WDE is designed to offer investors exposure to the long-term returns of the Australian sharemarket, while removing much of the risk with a “dynamic protection matrix”.

It says it will protect by 50% against market downturns by actively managing allocations between equities, derivative protection and cash through market cycles. It focuses on protecting the “most likely loss” range of the investment portfolio.

It will be an ASX-listed investment company investing predominantly in ASX-listed entities, as well as derivative and cash.
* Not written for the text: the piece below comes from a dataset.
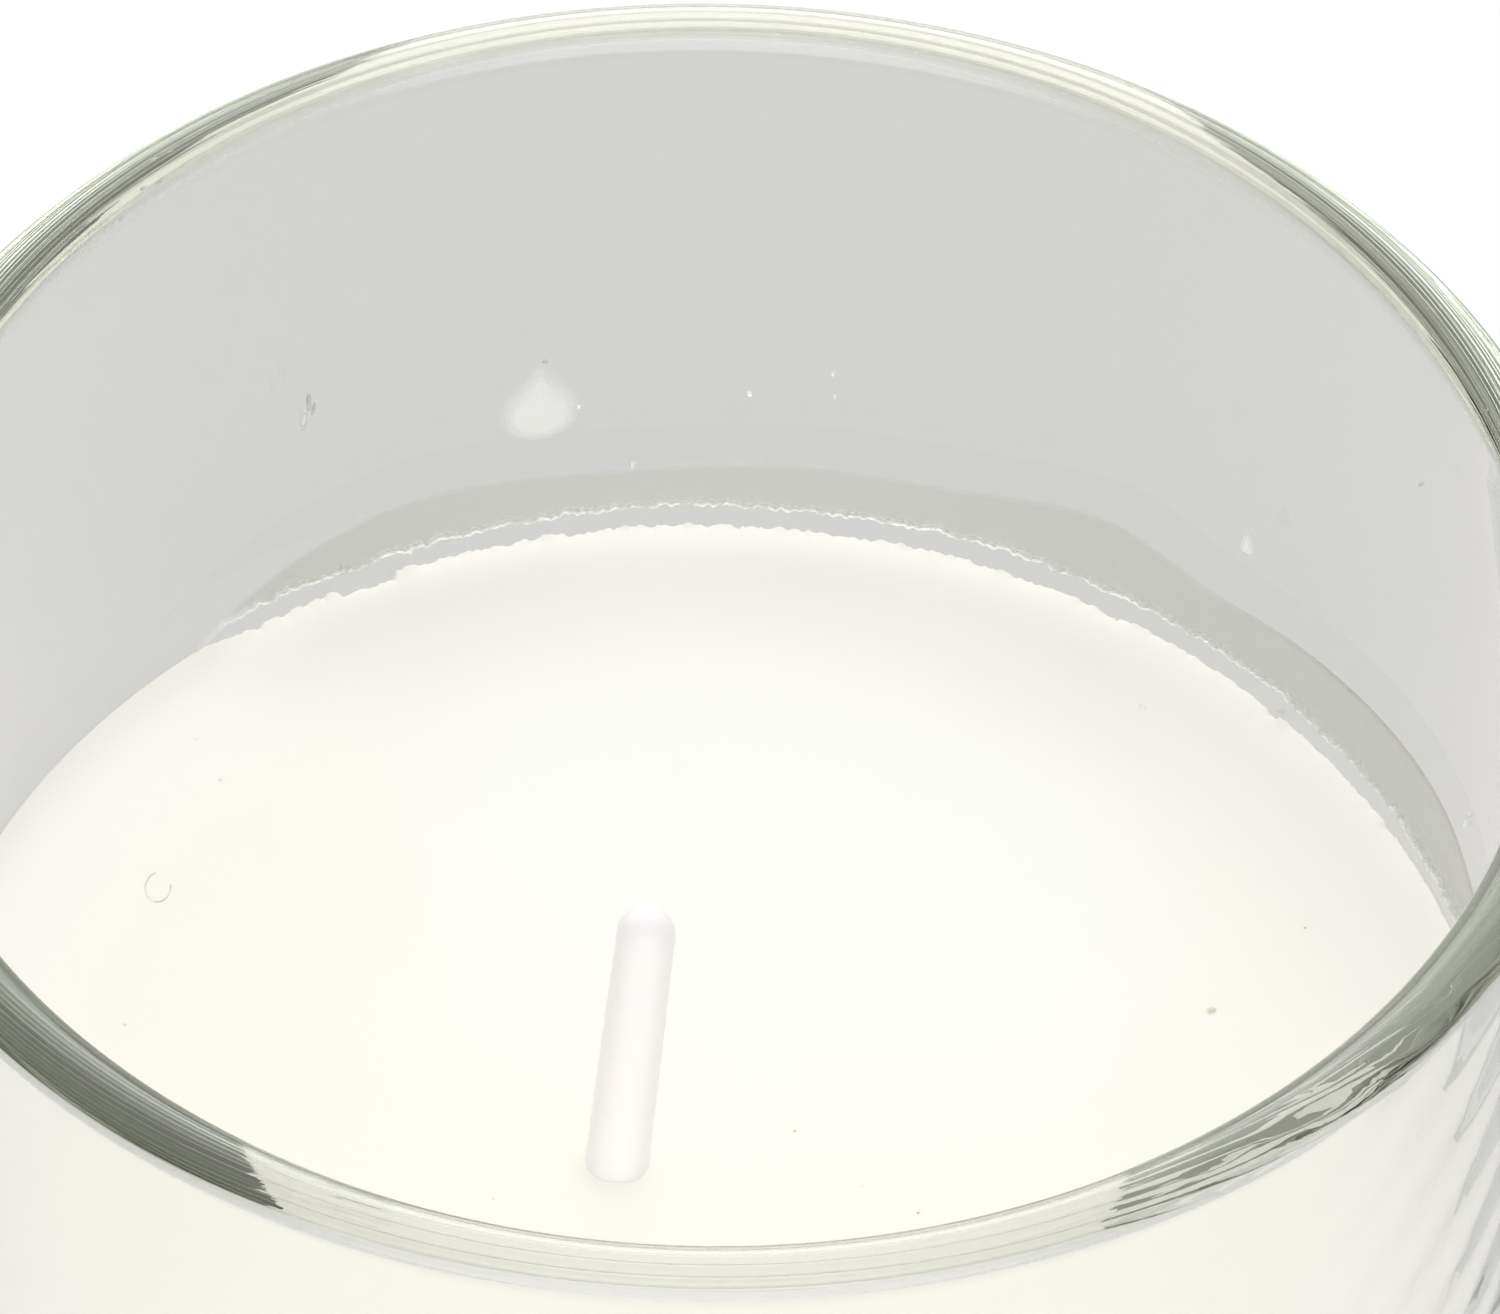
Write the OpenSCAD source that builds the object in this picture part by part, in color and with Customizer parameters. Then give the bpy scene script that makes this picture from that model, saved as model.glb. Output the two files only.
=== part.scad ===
// A poured candle in a clear glass tumbler.
// Millimetres, +Z up. The origin is on the axis, at the level the jar stands on.

/* [Jar] */
// Outside diameter of the jar
jar_d = 80; // [60:0.5:110]
// Height of the jar from the table to the top of its lip
jar_h = 90; // [75:0.5:140]
// Thickness of the glass wall, which is also the thickness of the rounded lip
wall = 3.2; // [2:0.1:5]
// Thickness of the glass between the inside floor and the table
floor_t = 7; // [3:0.1:14]
// Radius where the outside wall turns into the foot
foot_r = 4; // [1:0.1:8]
// Radius where the inside wall turns into the floor
inner_r = 5; // [1:0.1:12]
// Width of the flat ring that the jar stands on
rest_ring_w = 6; // [2:0.1:12]
// Height of the hollow under the foot, at its middle
push_up_h = 1; // [0.3:0.05:2.5]

/* [Wax] */
// Depth of the wax above the inside floor
fill_depth = 50.4; // [25:0.1:62]
// Height that the wax climbs up the glass at its edge
edge_climb = 0.6; // [0.2:0.05:0.8]
// Height that the wax climbs up the wick
wick_climb = 0.7; // [0.2:0.05:1.5]

/* [Wick] */
// Diameter of the waxed cotton wick where it leaves the wax
wick_d = 3; // [1.5:0.05:4.5]
// Diameter of the wick just below its rounded tip
wick_tip_d = 2.7; // [1.3:0.05:4.4]
// Length of the wick above the wax, measured straight up
wick_exposed = 17.2; // [6:0.1:24]
// Place of the wick in the wax surface, across the jar
wick_x = -4.1; // [-12:0.1:12]
// Place of the wick in the wax surface, front to back
wick_y = -4.8; // [-12:0.1:12]
// Lean of the exposed wick towards +X, in degrees
wick_lean = 4.6; // [1:0.1:12]
// Radius of the bend between the upright run and the leaning one
lean_bend_r = 30; // [10:1:60]

/* [Wick tab] */
// Diameter of the steel tab that holds the foot of the wick
tab_d = 20; // [16:0.5:30]
// Thickness of the tab's sheet steel
tab_t = 0.3; // [0.2:0.05:0.6]
// Height of the crimped neck above the tab
neck_h = 6; // [3:0.1:12]
// Radius of the bend between the tab and its neck
neck_root_r = 1.2; // [0.6:0.1:2]
// Height of the rib pressed into the tab
rib_h = 0.5; // [0.2:0.05:1]
// Distance of the rib's ridge from the edge of the tab
rib_inset = 3.5; // [1.5:0.1:4]
// How far the tab stands out past the adhesive disc under it
tab_overhang = 1; // [0:0.1:4]
// Thickness of the adhesive disc
sticker_t = 0.8; // [0.3:0.1:2]

/* [Wax left on the glass] */
// Height of the bare crack between the wax and the film above it
crack_h = 1.65; // [1.2:0.05:2.4]
// Thickness of the film at its broken lower edge
film_t = 0.35; // [0.15:0.05:0.8]
// Thickness of the film at its smooth upper edge
film_edge_t = 0.12; // [0.05:0.01:0.3]
// Depth of the teeth in the broken edge
tooth_h = 0.3; // [0:0.05:0.5]
// Width of the large drop
drop_w = 3.8; // [2:0.1:6]
// How far the large drop stands out of the glass
drop_out = 1; // [0.4:0.05:1.8]
// Height of the large drop's middle above the wax
drop_up = 8.5; // [7.5:0.1:14]
// Height of the large drop's point above its round part
drop_tail = 1.3; // [0.3:0.1:4]
// Direction of the large drop from the axis, in degrees
drop_angle = 103.8; // [0:0.1:360]
// Width of the small drop
bead_w = 1.1; // [0.6:0.05:2.5]
// How far the small drop stands out of the glass
bead_out = 0.4; // [0.2:0.05:0.55]
// Height of the small drop's middle above the wax
bead_up = 9.6; // [7.5:0.1:14]
// Height of the small drop's point above its round part
bead_tail = 0.65; // [0.2:0.05:2]
// Direction of the small drop from the axis, in degrees
bead_angle = 46.4; // [0:0.1:360]

/* [Hidden] */
$fn = 128;

// A little more than a surface, for cutters that run past it
past = 1;

outer_rad = jar_d / 2;
bore_rad = outer_rad - wall;
lip_rad = wall / 2;
lip_z = jar_h - lip_rad;
foot_flat_rad = outer_rad - foot_r;
ring_inner_rad = foot_flat_rad - rest_ring_w;
push_up_rad = (pow(ring_inner_rad, 2) + pow(push_up_h, 2)) / (2 * push_up_h);
wax_z = floor_t + fill_depth;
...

The manager is Perennial Value Management.

WDE had sought to raise a minimum A$50 million and a maximum A$160 million under its offer, converting to shares upon listing. Each IPO shareholder receives loyalty options on a one-for-one basis which vest after six months and are exercisable at $1 over the subsequent 12 months.

It said it was on track to list on the ASX at the end of May.

Founder and managing director of portfolio manager Perennial Value Management John Murray said there was strong demand for the investment strategy.

“Support amongst brokers, financial advisers and self-directed investors for the underlying WDE investment capability has been very strong, demonstrating that the timing for WDE's IPO is spot on. We have received consistent feedback that WDE is an investment that is built right for these times,” he said.

Murray said the benefit resonating most for advisers is gaining cost-effective downside protection for investors, self-managed super funds and pre-retirees.

Perennial head of retail funds management Brian Thomas said it would appeal to accumulators and decumulators.

Investors’ risk appetite had dropped away after the global financial crisis, he said. “If we can protect 50% of the fall in the next GFC they will only need a 33% return to get back to where they were. That’s the reason we built this product.”

Being benchmarked to the full index provided better investor protection, he said.